Si la democracia se percibe por algunos como un sistema corrupto e insuficiente, un desafío primordial será renovar su sentido para volver a legitimarla. Toda la clase política tiene que aprender en este proceso, pues los mismos actores que llevaron a Chile a la OCDE y a los altos ingresos per cápita fueron quienes hicieron de la democracia un sistema anquilosado y cerrado sobre sí mismo, que hizo de la tecnocracia la razón de casi todo y que escondió algunas urgencias debajo de la alfombra. Pero no nos dejemos engañar tampoco por un masivo sentimiento de culpa ni las subidas a último minuto al barco de las protestas: Chile no era un oasis, pero no era tampoco un infierno escondido bajo cifras brillantes. Probablemente tenía (y tiene) algo de oasis y algo de infierno, y el problema es que ambos mundos dejaron de habitar un escenario compartido. 

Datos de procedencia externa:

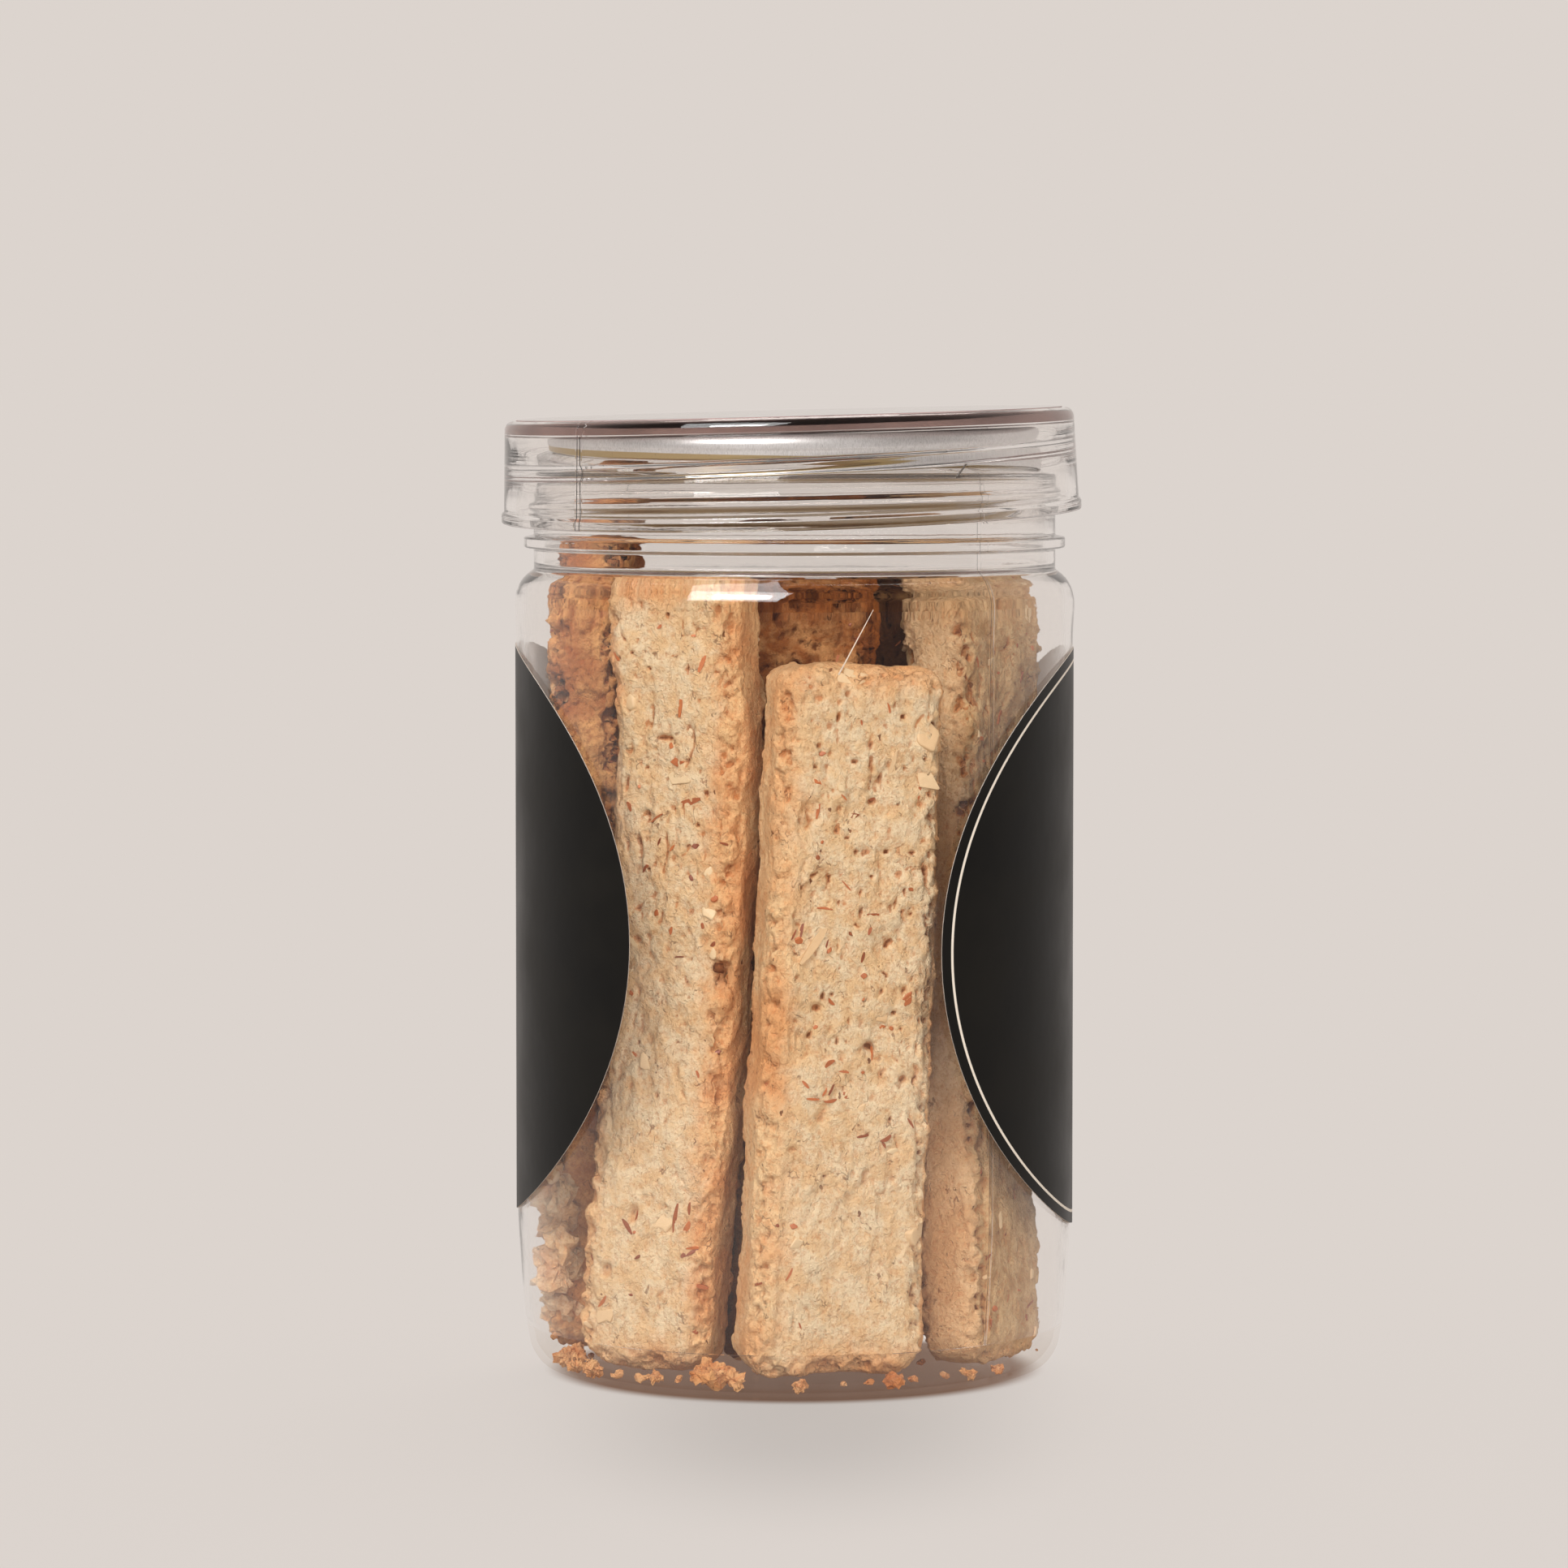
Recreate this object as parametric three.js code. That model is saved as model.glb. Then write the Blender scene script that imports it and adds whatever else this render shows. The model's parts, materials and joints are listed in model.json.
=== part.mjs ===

Los peores enemigos en estos tiempos álgidos parecen ser la sensatez y la moderación. Y como muchos quieren ser parte de una revolución que cambie todas nuestras estructuras, no hay espacio para la prudencia y la duda. Nuestra democracia, sin embargo, se apoya en ambas. Es un sistema frágil, imperfecto, que desde el escepticismo y la moderación evita los cambios demasiado radicales. Necesita de la deliberación, del diálogo y del acuerdo entre los ciudadanos, por lo que sus tiempos son lentos, a diferencia de los de la revolución. La democracia, a su vez, es enemiga de las planificaciones globales. Nuestro pasado nos muestra con elocuencia que, cuando se planifica globalmente una sociedad, la realidad no se adapta a las abstracciones, que los costos de ese proceso suelen ser altos y que suelen pagarlo los menos favorecidos. El que en pocas semanas se haya avanzado en reformas que hace poco se consideraban imposibles nos muestra el peligro de una democracia anquilosada, una democracia que, en su lentitud e imperfección, hizo que muchos no se sintieran parte de ella. Uno de los grandes desafíos para cuidarla, entonces, será limpiar sus engranajes sin romper aquello que no sabemos cuánto tiempo nos tomaría reemplazar.